Current forecasts show Cyclone Nathan will intensify and head back towards the coast on Wednesday, west of Cairns.
Mr Carey said no coastal impacts were predicted before then, which is why no warnings had been issued.
Last week Nathan was a category two cyclone and started heading towards the coast north of Cooktown before veering back out to sea.
It was downgraded to a category one then intensified to a category two and has remained at this level.
The forecast track is for the cyclone to head further west, towards Cairns, but BoM mapping shows a wider area it could possibly venture, encompassing areas west of Cooktown in the north and west of Townsville in the south.
Cyclone Nathan delays becoming a Category Three storm
CYCLONE Nathan is not expected to strengthen into a Category Three system now until late Wednesday, two days later than the Bureau of Meteorology predicted earlier today.

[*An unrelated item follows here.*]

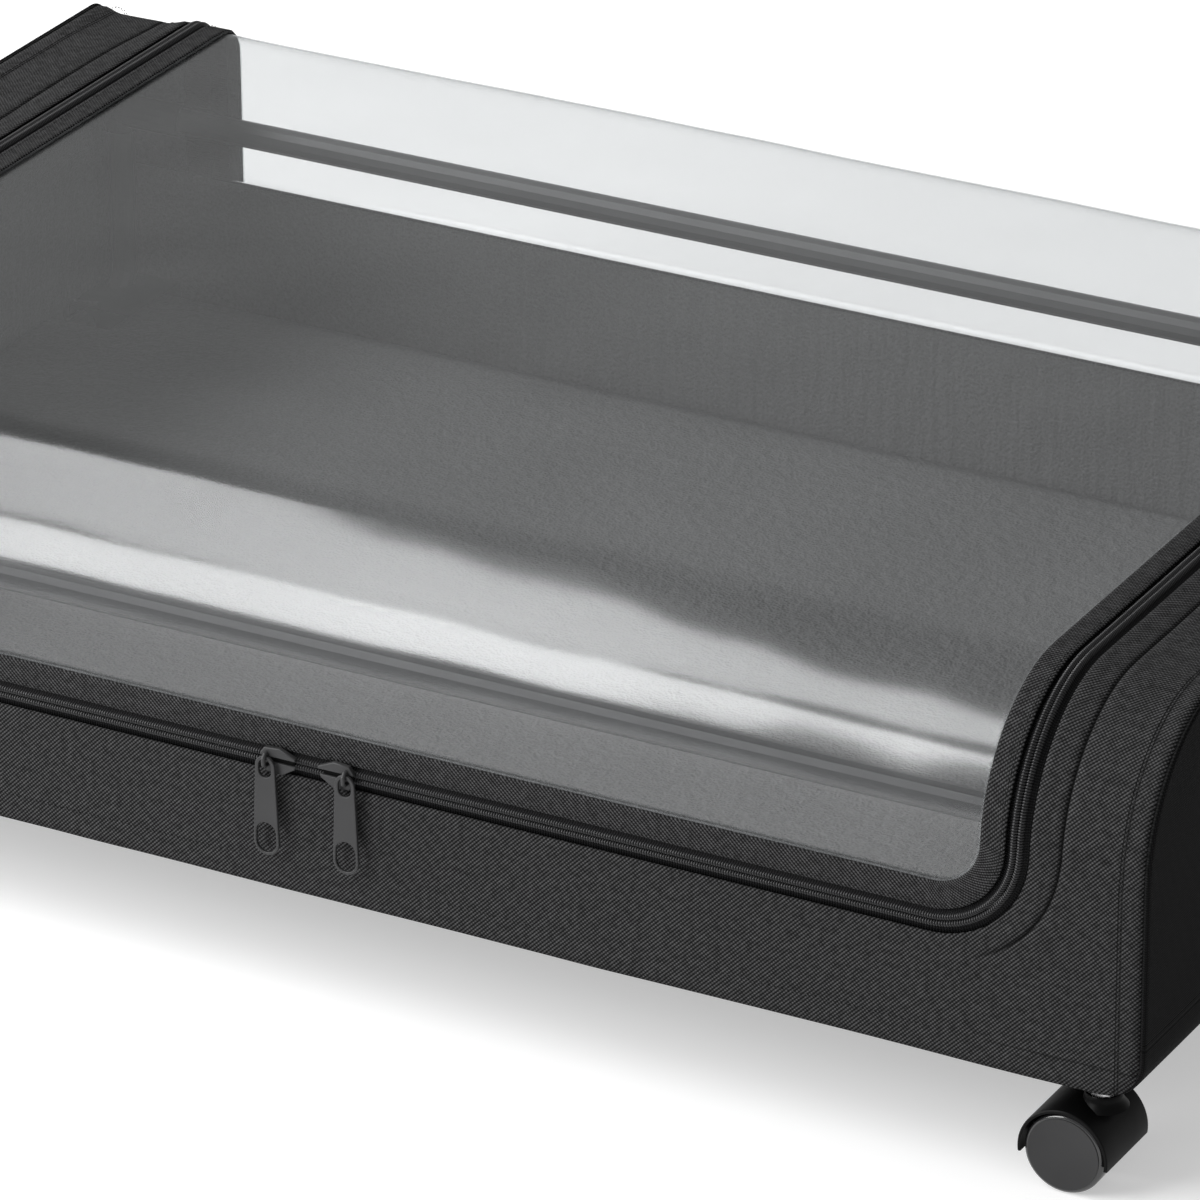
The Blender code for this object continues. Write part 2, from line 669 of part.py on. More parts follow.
LEVEL = Matrix.Identity(4)
UPRIGHT = Matrix(((1, 0, 0, 0), (0, 0, -1, 0), (0, 1, 0, 0), (0, 0, 0, 1)))
ENDWISE = Matrix(((0, 0, 1, 0), (1, 0, 0, 0), (0, 1, 0, 0), (0, 0, 0, 1)))
CORNERS = (
    ("front_left", -1, -1),
    ("front_right", 1, -1),
    ("rear_left", -1, 1),
    ("rear_right", 1, 1),
)

clear_file()
PARTS = bpy.data.collections.new("under_bed_box")
CUTTERS = bpy.data.collections.new("cutters")
bpy.context.scene.collection.children.link(PARTS)
bpy.context.scene.collection.children.link(CUTTERS)
SLOTS = make_materials()
build_all()
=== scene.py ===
"""A rolling under-bed box: cloth, clear cover, zipper, frame and casters."""

import json
import math

import bpy
from bpy.props import FloatProperty, FloatVectorProperty, PointerProperty
from mathutils import Matrix, Vector, noise


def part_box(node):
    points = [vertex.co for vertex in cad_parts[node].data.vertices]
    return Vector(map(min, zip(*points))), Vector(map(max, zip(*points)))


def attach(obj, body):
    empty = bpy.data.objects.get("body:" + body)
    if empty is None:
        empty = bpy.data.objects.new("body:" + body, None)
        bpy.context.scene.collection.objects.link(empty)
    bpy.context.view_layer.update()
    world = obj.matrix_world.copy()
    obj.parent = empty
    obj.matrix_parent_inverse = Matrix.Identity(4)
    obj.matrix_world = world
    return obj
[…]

After becoming a Category Two storm this morning, Nathan was expected to be labelled a Cat Three by later this afternoon.
This will now not happen until Wednesday at 10pm, according to the BOM's advice released at 11am.
The path of Nathan is still contentious, although modelling suggests it could start heading towards the state's coastline from Wednesday morning.
The BOM is emphasising that there is no way of knowing whether it will make landfall, even as other reports suggest it could hit between Mackay and Cape Flattery before the end of the week.
The official line from the BOM is, "Tropical Cyclone Nathan will have no impact on the Queensland coast in the short term" but it will keep an eye on its behaviour.
It is still too early for the BOM to designate Cyclone Warning areas along the coast.
MONDAY 7am update: CYCLONE Nathan will head towards the Queensland coastline later this week after muscling up into a Category Two this morning, but meteorologists say there is no reason to panic just yet.
After evolving into a Category Two cyclone at 4am on Monday, Nathan is predicted to become a Category Three by 4pm.
Although still 545km north-east of Cairns, Nathan's forecast to head south for almost two days as a Cat Three before turning east towards the coastline.
At that point, it will be almost directly east of Cairns.
The official line from the BOM is, "Tropical Cyclone Nathan will have no impact on the Queensland coast in the short term".
Some weather experts have warned it could strike between Mackay and Cape Flattery on Friday but BOM forecaster Sean Fitzgerald said it was unclear which way the system would go.
"It's probably important to note that there is a high degree of uncertainty in this track at the moment."
No parts of Queensland have been designated as Cyclone Warning or Cyclone Watch zones by the BOM.
Nathan gave Queensland's far north a fright when it appeared south of Papua New Guinea, then charged for the Cape York Peninsula last week.
However, the power of Cyclone Pam in the Pacific forced Nathan into u-turn, dragging him away from the coastline.
Now an upper ridge over Queensland is helping to bring him back.